**Rows from a 3D modeling dataset**
◇ ◇ ◇ ◇ ◇

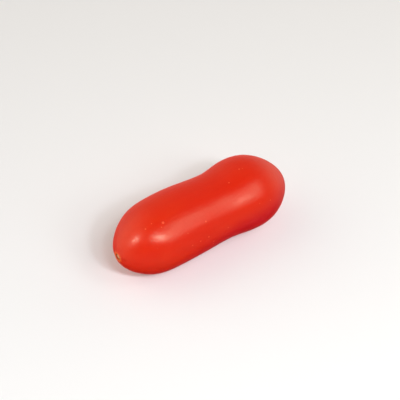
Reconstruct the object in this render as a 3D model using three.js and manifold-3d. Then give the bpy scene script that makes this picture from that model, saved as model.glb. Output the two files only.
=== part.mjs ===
// A ripe cherry tomato of the long, waisted mini-plum kind, picked without its calyx and lying on its side.
//
// Millimetres, +Z up. The long axis lies along X, from the stem end (-X) to the blossom end (+X). The origin
// is the middle of the underside of the bounding box, on the surface that the fruit rests on. The fruit grew
// as one piece, so it is one mesh: a lathed body, made slightly flat, lobed and bent, with a small flat under
// each of its bulges.
import * as THREE from 'three';
import { mergeVertices } from 'three/addons/utils/BufferGeometryUtils.js';
import Module from 'manifold-3d';

// Driving dimensions, in mm.
const LENGTH = 57.5; // from pole to pole
const BULGE_RADIUS = 11.2; // half the width of the two bulges
const HEIGHT_TO_WIDTH = 0.965; // the cross-section is a little flatter than it is wide

const STEM_ROUNDING = 9.8; // how far the stem end runs before it nears its full radius
const BLOSSOM_ROUNDING = 9; // the same at the blossom end
const SHOULDER_FULLNESS = 0.28; // higher values give squarer shoulders at both ends

const WAIST_FROM_STEM = 35; // where the waist is, from the stem's pole
const WAIST_SHARE = 0.082; // the share of the radius that the waist takes away
const WAIST_TO_STEM = 9.5; // how far the waist reaches towards the stem
const WAIST_TO_BLOSSOM = 5.5; // how far it reaches the other way, where it is steeper
const TAPER = 0.04; // how much fuller the blossom end is than the stem end, as a share of the radius

const LOBES = 3; // very low ridges along the fruit, over its seed chambers
const LOBE_SHARE = 0.008; // the ridges' height, as a share of the radius
const LOBE_TURN = 0.5; // where the first ridge runs, in radians round the axis from +Y
const BEND = 1; // how far both ends lean towards -Y
const WAIST_LEAN = 0.37; // how far the waist leans the same way

const SCAR_RADIUS = 1.05; // the round scar where the stalk came off
const SCAR_DEPTH = 0.35;
const SCAR_WALL = 6; // how steep the scar's wall is, as the power of its bell curve
const DIMPLE_RADIUS = 2.6; // the shallow dimple round the scar
const DIMPLE_DEPTH = 0.18;
const TIP_RADIUS = 0.65; // the small tip at the blossom end
const TIP_HEIGHT = 0.28;
const SOFT_WALL = 2; // the same power for a dimple or a tip with gentle sides

const FLAT_DEPTH = 0.2; // how much of each bulge its flat takes away

// Fineness of the mesh. Both ends take closer rings than the body does, for the scar and the tip.
const SIDES = 56;
const STEM_END = { share: 0.05, rings: 9 };
const BLOSSOM_END = { share: 0.035, rings: 6 };
const BODY_RINGS = 40;
const MERGE_DISTANCE = 1e-4;

const SKIN_COLOUR = 0xdf2f1a;
const SKIN_ROUGHNESS = 0.28;

// A bell curve: 1 in the middle, with the given reach and steepness.
const bell = (distance, reach, wall = SOFT_WALL) => Math.exp(-(Math.abs(distance / reach) ** wall));

// A rounded end: 0 at the pole, rising as a quarter ellipse does, to 1 beyond one rounding length.
function roundedEnd(distance) {
  return Math.sqrt(Math.tanh(distance + SHOULDER_FULLNESS * distance ** 3));
}

// The waist's depth at a distance along the axis from the stem's pole: 1 in its middle, 0 far to both sides.
function waistAt(along) {
  const reach = along < WAIST_FROM_STEM ? WAIST_TO_STEM : WAIST_TO_BLOSSOM;
  return bell(along - WAIST_FROM_STEM, reach);
}

// The body's radius at a distance along its axis from the stem's pole.
function bodyRadius(along) {
  const ends = roundedEnd(along / STEM_ROUNDING) * roundedEnd((LENGTH - along) / BLOSSOM_ROUNDING);
  const waist = 1 - WAIST_SHARE * waistAt(along);
  const taper = 1 + TAPER * (along / LENGTH - 0.5);
  return BULGE_RADIUS * ends * waist * taper;
}

// How deep the stem scar and the dimple round it lie, at a radius from the axis.
function stemPit(radius) {
  return SCAR_DEPTH * bell(radius, SCAR_RADIUS, SCAR_WALL) + DIMPLE_DEPTH * bell(radius, DIMPLE_RADIUS);
}

// How far the blossom end's tip stands out, at a radius from the axis.
function blossomTip(radius) {
  return TIP_HEIGHT * bell(radius, TIP_RADIUS);
}

// The places of the mesh's rings, as shares of a half turn from pole to pole.
function ringShares() {
  const stretches = [
    [0, STEM_END.share, STEM_END.rings],
    [STEM_END.share, 1 - BLOSSOM_END.share, BODY_RINGS],
    [1 - BLOSSOM_END.share, 1, BLOSSOM_END.rings],
  ];
  const evenly = ([from, to, rings]) => {
    const step = (to - from) / rings;
    return Array.from({ length: rings }, (_, i) => from + step * i);
  };
  return [...stretches.flatMap(evenly), 1];
}

// The half outline from the stem's pole to the blossom's, with the radius in X and the axis in Y.
function outline() {
  return ringShares().map((share) => {
    const along = (LENGTH * (1 - Math.cos(Math.PI * share))) / 2;
    const isPole = share === 0 || share === 1;
    const radius = isPole ? 0 : bodyRadius(along);
    const detail = along < LENGTH / 2 ? stemPit(radius) : blossomTip(radius);
    return new THREE.Vector2(radius, along + detail);
  });
}

// How far the body leans towards -Y at a distance along its axis from the stem's pole.
function leanAt(along) {
  return BEND * ((2 * along) / LENGTH - 1) ** 2 + WAIST_LEAN * waistAt(along);
}

// Turns the round body into the fruit: low lobes, a flatter cross-section and a slight bend.
function grow(position) {
  for (let i = 0; i < position.count; i++) {
    const along = position.getX(i);
    const radius = Math.hypot(position.getY(i), position.getZ(i));
    const turn = Math.atan2(position.getZ(i), position.getY(i));
    const lobed = radius * (1 + LOBE_SHARE * Math.cos(LOBES * (turn - LOBE_TURN)));
    position.setY(i, lobed * Math.cos(turn) - leanAt(along));
    position.setZ(i, HEIGHT_TO_WIDTH * lobed * Math.sin(turn));
  }
}

// The lowest of the points that isWanted picks.
function lowestPoint(position, isWanted) {
  const lowest = new THREE.Vector3(0, 0, Infinity);
  const point = new THREE.Vector3();
  for (let i = 0; i < position.count; i++) {
    point.fromBufferAttribute(position, i);
    if (isWanted(point) && point.z < lowest.z) {
      lowest.copy(point);
    }
  }
  return lowest;
}

// Tips the fruit until its two bulges are level, and lets both a little way through the plane z = 0.
function settle(geometry) {
  const position = geometry.getAttribute('position');
  const stemBulge = lowestPoint(position, (point) => point.x < WAIST_FROM_STEM);
  const blossomBulge = lowestPoint(position, (point) => point.x >= WAIST_FROM_STEM);
  const slope = Math.atan2(blossomBulge.z - stemBulge.z, blossomBulge.x - stemBulge.x);
  geometry.rotateY(slope);
  geometry.computeBoundingBox();
  geometry.translate(0, 0, -geometry.boundingBox.min.z - FLAT_DEPTH);
}

// The whole fruit before its flats are cut.
function roundFruit() {
  const fruit = new THREE.LatheGeometry(outline(), SIDES);
  fruit.rotateZ(-Math.PI / 2);
  grow(fruit.getAttribute('position'));
  settle(fruit);
  return fruit;
}

// A block that fills the space under z = 0, below the fruit.
function blockBelow() {
  const [length, width, height] = [1.2 * LENGTH, 3 * BULGE_RADIUS, BULGE_RADIUS];
  const block = new THREE.BoxGeometry(length, width, height);
  block.translate(LENGTH / 2, 0, -height / 2);
  return block;
}

const wasm = await Module();
wasm.setup();

// A closed geometry as a solid that can be cut.
function solidOf(geometry) {
  const bare = geometry.clone();
  bare.deleteAttribute('normal');
  bare.deleteAttribute('uv');
  const merged = mergeVertices(bare, MERGE_DISTANCE);
  const vertProperties = new Float32Array(merged.getAttribute('position').array);
  const triVerts = new Uint32Array(merged.index.array);
  return new wasm.Manifold(new wasm.Mesh({ numProp: 3, vertProperties, triVerts }));
}

// A solid as a geometry again.
function geometryOf(solid) {
  const { vertProperties, triVerts } = solid.getMesh();
  const geometry = new THREE.BufferGeometry();
  geometry.setAttribute('position', new THREE.BufferAttribute(vertProperties, 3));
  geometry.setIndex(new THREE.BufferAttribute(triVerts, 1));
  geometry.computeVertexNormals();
  return geometry;
}

// The one piece, with the middle of its underside at the origin.
function tomato() {
  const geometry = geometryOf(solidOf(roundFruit()).subtract(solidOf(blockBelow())));
  geometry.computeBoundingBox();
  const middle = geometry.boundingBox.getCenter(new THREE.Vector3());
  const skin = new THREE.MeshStandardMaterial({
    color: SKIN_COLOUR,
    roughness: SKIN_ROUGHNESS,
    metalness: 0,
  });
  const mesh = new THREE.Mesh(geometry, skin);
  mesh.name = 'tomato';
  mesh.position.set(-middle.x, -middle.y, 0);
  return mesh;
}

const part = new THREE.Group();
part.add(tomato());

export default part;
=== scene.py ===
"""The looks of a ripe, waisted cherry tomato of the mini-plum kind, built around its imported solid.

The fruit lies on its side with its long axis along X, from the stem end (-X) to the blossom end (+X). It
grew as one piece, so it is one closed mesh with one finish: thin waxed skin over red flesh, with a few gold
flecks, which turns to cork at the stem scar and to a dry brown point at the blossom end. Sizes in the classes
are in millimetres and angles in degrees, unless a name or a docstring says otherwise. Meshes and node trees
are in metres.
"""

import logging
import math
from dataclasses import dataclass, field
from enum import Enum

import bmesh
import bpy
import numpy as np
from mathutils import Matrix, Quaternion, Vector, noise


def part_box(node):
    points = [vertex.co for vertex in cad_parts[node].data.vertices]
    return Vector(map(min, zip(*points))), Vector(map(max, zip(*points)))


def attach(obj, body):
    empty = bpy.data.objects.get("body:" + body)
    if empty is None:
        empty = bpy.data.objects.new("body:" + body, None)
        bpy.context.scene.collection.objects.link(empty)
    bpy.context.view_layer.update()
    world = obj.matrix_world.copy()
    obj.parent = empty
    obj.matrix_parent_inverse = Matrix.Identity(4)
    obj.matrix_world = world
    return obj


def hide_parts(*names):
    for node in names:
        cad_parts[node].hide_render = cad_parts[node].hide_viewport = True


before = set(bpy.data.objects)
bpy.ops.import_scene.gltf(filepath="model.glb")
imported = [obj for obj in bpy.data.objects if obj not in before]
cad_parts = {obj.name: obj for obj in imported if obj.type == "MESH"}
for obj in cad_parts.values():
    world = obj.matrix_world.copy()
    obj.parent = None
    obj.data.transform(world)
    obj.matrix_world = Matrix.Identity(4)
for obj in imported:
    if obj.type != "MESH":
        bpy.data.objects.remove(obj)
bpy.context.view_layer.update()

LOG = logging.getLogger("tomato")
NODE = "tomato"
MM = 0.001

# How many finer layers of noise a soft or a fine pattern has, and the value that all noise lies around.
SOFT_DETAIL = 2.0
FINE_DETAIL = 3.0
NOISE_MIDDLE = 0.5

# The tones of the light. The red one is what other ripe fruit would give back.
WHITE = "#ffffff"
COOL_WHITE = "#eef5ff"
WARM_WHITE = "#fff6e6"
FRUIT_RED = "#ff2a12"

Colour = tuple[float, float, float, float]
Span = tuple[float, float]
Socket = bpy.types.NodeSocket


class End(Enum):
    """The two ends of the fruit, by their sides of the box."""

    STEM = -1
    BLOSSOM = 1


def new_material(name: str) -> bpy.types.Material:
    """Makes a material that uses nodes.

    Args:
        name: The real thing that it is.

    Returns:
        The new material.
    """
    material = bpy.data.materials.new(name)
    material.use_nodes = True
    return material


def linear(hex_colour: str) -> Colour:
    """Turns an sRGB colour into the linear one that shaders take.

    Args:
        hex_colour: The colour as "#rrggbb".

    Returns:
        Linear red, green and blue, and an alpha of 1.
    """
    channels = (int(hex_colour[i : i + 2], 16) / 255 for i in (1, 3, 5))
    parts = [c / 12.92 if c <= 0.04045 else ((c + 0.055) / 1.055) ** 2.4 for c in channels]
    return (*parts, 1.0)


def per_metre(size_mm: float) -> float:
    """The pattern scale, in repeats per metre, that makes one repeat size_mm long."""
    return 1 / (size_mm * MM)


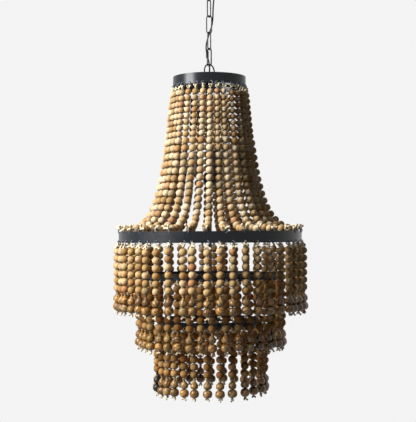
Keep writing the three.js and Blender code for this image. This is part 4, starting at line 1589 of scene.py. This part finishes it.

◇ ◇ ◇ ◇ ◇

Quote the listing above, but only from the line that shows "const mesh = new" through the line that shows "cad_parts[node].hide_render = cad_parts[node].hide_viewport".

**PROBLEM SOLUTION**
  const mesh = new THREE.Mesh(geometry, skin);
  mesh.name = 'tomato';
  mesh.position.set(-middle.x, -middle.y, 0);
  return mesh;
}

const part = new THREE.Group();
part.add(tomato());

export default part;
=== scene.py ===
"""The looks of a ripe, waisted cherry tomato of the mini-plum kind, built around its imported solid.

The fruit lies on its side with its long axis along X, from the stem end (-X) to the blossom end (+X). It
grew as one piece, so it is one closed mesh with one finish: thin waxed skin over red flesh, with a few gold
flecks, which turns to cork at the stem scar and to a dry brown point at the blossom end. Sizes in the classes
are in millimetres and angles in degrees, unless a name or a docstring says otherwise. Meshes and node trees
are in metres.
"""

import logging
import math
from dataclasses import dataclass, field
from enum import Enum

import bmesh
import bpy
import numpy as np
from mathutils import Matrix, Quaternion, Vector, noise


def part_box(node):
    points = [vertex.co for vertex in cad_parts[node].data.vertices]
    return Vector(map(min, zip(*points))), Vector(map(max, zip(*points)))


def attach(obj, body):
    empty = bpy.data.objects.get("body:" + body)
    if empty is None:
        empty = bpy.data.objects.new("body:" + body, None)
        bpy.context.scene.collection.objects.link(empty)
    bpy.context.view_layer.update()
    world = obj.matrix_world.copy()
    obj.parent = empty
    obj.matrix_parent_inverse = Matrix.Identity(4)
    obj.matrix_world = world
    return obj


def hide_parts(*names):
    for node in names:
        cad_parts[node].hide_render = cad_parts[node].hide_viewport = True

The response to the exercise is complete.